Company culture is among the most top characteristics that job-seekers say is important to them in a workplace — and for good reason. In an age of workaholism and burnout, work–life balance and job satisfaction are increasingly crucial to our well-being.
Company culture plays a large role in that, from the general feeling of acceptance and support to the inner workings of how projects get done. The best candidates for any given role are paying close attention to prospective employers’ reputations, so it’s worth your effort to build a culture that appeals to them. Plus, a poor culture can cause your top employees to seek a position elsewhere. If you feel like your company is weak, unappealing, or even toxic, don’t despair.
It’s quite possible to transform your company culture for the better. Here’s how.
Evaluate Your Current Employees’ Satisfaction
While performance reviews are common, it’s also useful to ask your employees how they would rank their supervisors and the workplace in general. Assess whether or not they feel like they have the resources they need to succeed. Are there processes or workﬂows that trip them up? Do they need a more ergonomic desk setup or ﬂexible work schedule? These aren’t just personal preferences: The unique demands of your workplace and the projects you do all have an impact on how your employees work. By identifying discrepancies or inefﬁciencies, you can take the ﬁrst step toward improving the culture.
Decide What Type of Workplace You Want
It’s okay if the famous “startup culture” doesn’t suit your business. In fact, an attempt to make your workplace whimsical or casual may backﬁre if it doesn’t suit the nature of the work. By the same token, a very rigid or formal workplace might be holding your employees back. The key is to see how if your workplace attributes and company values align.
For example, if you say that your company is invested in sustainability, but you’ve got your employees working under incandescent bulbs or with gas-guzzling equipment, you’re not walking the talk. If you discover this type of inconsistency, begin taking the steps to bring your values and workplace into alignment.

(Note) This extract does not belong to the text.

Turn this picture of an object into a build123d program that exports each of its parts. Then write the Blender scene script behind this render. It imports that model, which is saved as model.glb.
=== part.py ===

Communicate Your Company’s Story.
One thing that all strong company cultures have in common is that they carry the company’s story with them. These days, storybased marketing is very popular and effective, but internal marketing is just as important. Do your employees even know why you’re in business? What have you learned in your company’s journey that might motivate them?
Use your company’s story to guide an internal rebranding. This can include a new tagline, a company newsletter, motivational posters, or all of the above. Be honest and authentic with your employees, just as you would with your customers or clients. By doing so, you can build loyalty among your team and strengthen your company culture.

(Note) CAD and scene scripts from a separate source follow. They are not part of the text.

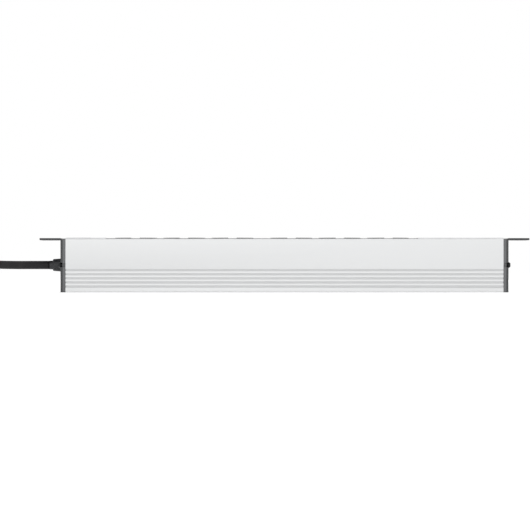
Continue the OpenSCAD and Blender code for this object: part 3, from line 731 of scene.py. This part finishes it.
class POWERSTRIP_OT_channel(bpy.types.Operator):
    """Finishes the aluminium channel"""

    bl_idname = "power_strip.channel"
    bl_label = "Channel"

    def execute(self, context):
        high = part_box("channel")[1]
        metal = anodised_aluminium(context.scene.strip_colours.aluminium, high.z, high.y)
        finish_nodes(["channel"], metal, context.scene.strip_sizes.cut_edge)
        return {"FINISHED"}


class POWERSTRIP_OT_sockets(bpy.types.Operator):
    """Finishes the two socket blocks, their bases and the blank covers beside them"""

    bl_idname = "power_strip.sockets"
    bl_label = "Sockets"

    def execute(self, context):
        edge, colours = context.scene.strip_sizes.moulded_edge, context.scene.strip_colours
        plastic = moulded_plastic("socket_plastic", colours.socket)
        finish_nodes(named("socket_block"), plastic, edge)
        grey = moulded_plastic("cover_plastic", colours.cover, 0.46, 1900.0, 0.008 * MM, worn=0.0)
        finish_nodes(named("cover_"), grey, edge)
        dark_grey = moulded_plastic("base_plastic", shade(colours.socket, 4.0), 0.5)
        finish_nodes(named("block_base"), dark_grey)
        return {"FINISHED"}


class POWERSTRIP_OT_contacts(bpy.types.Operator):
    """Finishes the brass contact strips and the earth strips with their side contacts"""

    bl_idname = "power_strip.contacts"
    bl_label = "Contacts"

    def execute(self, context):
        colours = context.scene.strip_colours
        finish_nodes(named("live_strip", "neutral_strip"), rolled_brass(colours.brass))
        springy = plated_steel("tinned_spring_steel", colours.steel, 0.26, stretch=(2500.0, 2500.0, 30.0))
        finish_nodes(named("earth_strip", "earth_tag"), springy)
        return {"FINISHED"}


class POWERSTRIP_OT_shutters(bpy.types.Operator):
    """Finishes the six shutters, their springs and their washers"""

    bl_idname = "power_strip.shutters"
    bl_label = "Shutters"

    def execute(self, context):
        colours = context.scene.strip_colours
        pale = moulded_plastic("shutter_plastic", colours.shutter, 0.4, depth=0.006 * MM, worn=0.0)
        wings = [n for n in named("shutter_") if n[-1].isdigit()]
        finish_nodes(wings, pale, context.scene.strip_sizes.moulded_edge)
        wire = plated_steel("spring_wire", colours.steel, 0.24)
        finish_nodes(["shutter_springs", "shutter_washers"], wire)
        return {"FINISHED"}


class POWERSTRIP_OT_ends(bpy.types.Operator):
    """Finishes the end caps and the folded brackets with their slotted ears"""

    bl_idname = "power_strip.ends"
    bl_label = "Ends"

    def execute(self, context):
        sizes, colours = context.scene.strip_sizes, context.scene.strip_colours
        grey = moulded_plastic("cap_plastic", colours.cap, 0.46)
        finish_nodes(named("end_cap"), grey, sizes.moulded_edge)
        slots = next(m for m in frame["record"]["mounts"] if m["kind"] == "bolt_pattern")["dims"]
        out, across, slot = (slots[k] * MM / 2 for k in ("spacing_x_mm", "spacing_y_mm", "slot_length_mm"))
        coat = powder_coat(colours.bracket, out, across, slot)
        finish_nodes(named("bracket_left", "bracket_right"), coat, sizes.cut_edge)
        return {"FINISHED"}


class POWERSTRIP_OT_fasteners(bpy.types.Operator):
    """Finishes the black bracket screws and the plated screws inside and underneath"""

    bl_idname = "power_strip.fasteners"
    bl_label = "Fasteners"

    def execute(self, context):
        sizes, colours = context.scene.strip_sizes, context.scene.strip_colours
        finish_nodes(["bracket_screws"], blackened_steel(), sizes.cut_edge)
        finish_nodes(["block_screws", "earth_screw", "terminal_screws"],
                     plated_steel("zinc_plating", colours.steel), sizes.cut_edge * 0.7)
        return {"FINISHED"}


class POWERSTRIP_OT_supply(bpy.types.Operator):
    """Finishes the bush and its nut, the end of the cord inside, the cores, the terminals and the plate"""

    bl_idname = "power_strip.supply"
    bl_label = "Supply"

    def execute(self, context):
        sizes, colours = context.scene.strip_sizes, context.scene.strip_colours
        nylon = moulded_plastic("bush_nylon", colours.socket, 0.34, grain=1500.0, depth=0.008 * MM)
        finish_nodes(["cord_bush", "bush_nut"], nylon, sizes.cut_edge / 2)
        finish_nodes(["cord_inlet"], cord_sheath(colours.cord, follows_cord=False))
        earth_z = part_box("wire_earth")[0].z + CORE_R
        finish_nodes(["wire_live"], core_insulation("brown_core", (0.16, 0.06, 0.025)))
        finish_nodes(["wire_neutral"], core_insulation("blue_core", (0.03, 0.12, 0.45)))
        green, yellow = (0.06, 0.3, 0.04), (0.75, 0.6, 0.04)
        finish_nodes(["wire_earth"], core_insulation("green_yellow_core", green, yellow, earth_z))
        natural = moulded_plastic("terminal_nylon", (0.62, 0.59, 0.52), 0.45, worn=0.0)
        finish_nodes(["terminal_block"], natural, sizes.moulded_edge)
        low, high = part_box("rating_plate")
        finish_nodes(["rating_plate"], blank_foil((low.x + high.x) / 2, (high.x - low.x) / 2, high.y))
        return {"FINISHED"}


OPERATORS = (
    POWERSTRIP_OT_stage, POWERSTRIP_OT_cord, POWERSTRIP_OT_tie, POWERSTRIP_OT_plug, POWERSTRIP_OT_channel,
    POWERSTRIP_OT_sockets, POWERSTRIP_OT_contacts, POWERSTRIP_OT_shutters, POWERSTRIP_OT_ends,
    POWERSTRIP_OT_fasteners, POWERSTRIP_OT_supply,
)


class POWERSTRIP_PT_panel(bpy.types.Panel):
    """Lists the strip's sizes, colours and pieces"""

    bl_idname = "POWERSTRIP_PT_panel"
    bl_label = "Power strip"
    bl_space_type = "VIEW_3D"
    bl_region_type = "UI"
    bl_category = "Power strip"

    def draw(self, context):
        for group in (context.scene.strip_sizes, context.scene.strip_colours):
            box = self.layout.box()
            for name in group.__annotations__:
                box.prop(group, name)
        for operator in OPERATORS:
            self.layout.operator(operator.bl_idname)


CLASSES = (StripSizes, StripColours, *OPERATORS, POWERSTRIP_PT_panel)


def register():
    """Adds the classes and the two groups of values on the scene."""
    for made in CLASSES:
        bpy.utils.register_class(made)
    bpy.types.Scene.strip_sizes = PointerProperty(type=StripSizes)
    bpy.types.Scene.strip_colours = PointerProperty(type=StripColours)


def unregister():
    """Takes the groups of values and the classes away again."""
    del bpy.types.Scene.strip_sizes
    del bpy.types.Scene.strip_colours
    for made in reversed(CLASSES):
        bpy.utils.unregister_class(made)


def main():
    """Makes every piece in order."""
    register()
    for operator in OPERATORS:
        group, name = operator.bl_idname.split(".")
        getattr(getattr(bpy.ops, group), name)()


if __name__ == "__main__":
    main()
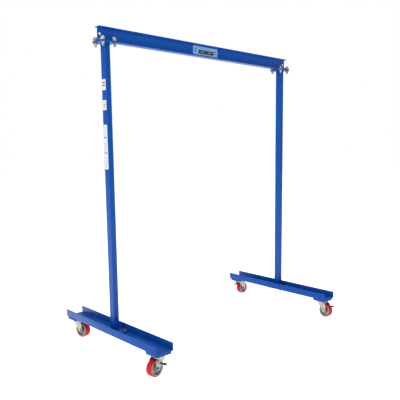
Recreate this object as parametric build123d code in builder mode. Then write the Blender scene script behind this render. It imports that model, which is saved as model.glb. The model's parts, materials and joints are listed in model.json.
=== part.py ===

Take Steps to Address Problems.
One of the hardest yet more important things to do is to look in the mirror. If you’ve gotten negative reviews, the best candidates are seeing that when they evaluate your company. Take some time to search for reviews on Glassdoor and other job search sites. If you see that your former employees have left negative reviews, take it to heart.
There might be something to resolve. Common workplace problems that detract from a good company culture include micromanaging, poor project management, and nepotism. To strengthen your culture, create a plan of action to deal with these issues.
If you realize that your supervisors need improvement, offer a training program or consider a new project management system that can provide a more supportive, productive environment for your team. Doing this goes a long way toward a positive company culture.
Strengthening a company culture is no small matter, but an introspection, careful approach can bring it within your reach. Aim to have your company’s story, values, and efﬁciency lead the way, and eliminate or correct anything that might be contributing to a negative experience. Most importantly, be authentic and transparent. Loyalty goes a long way toward deﬁning a place people love to work.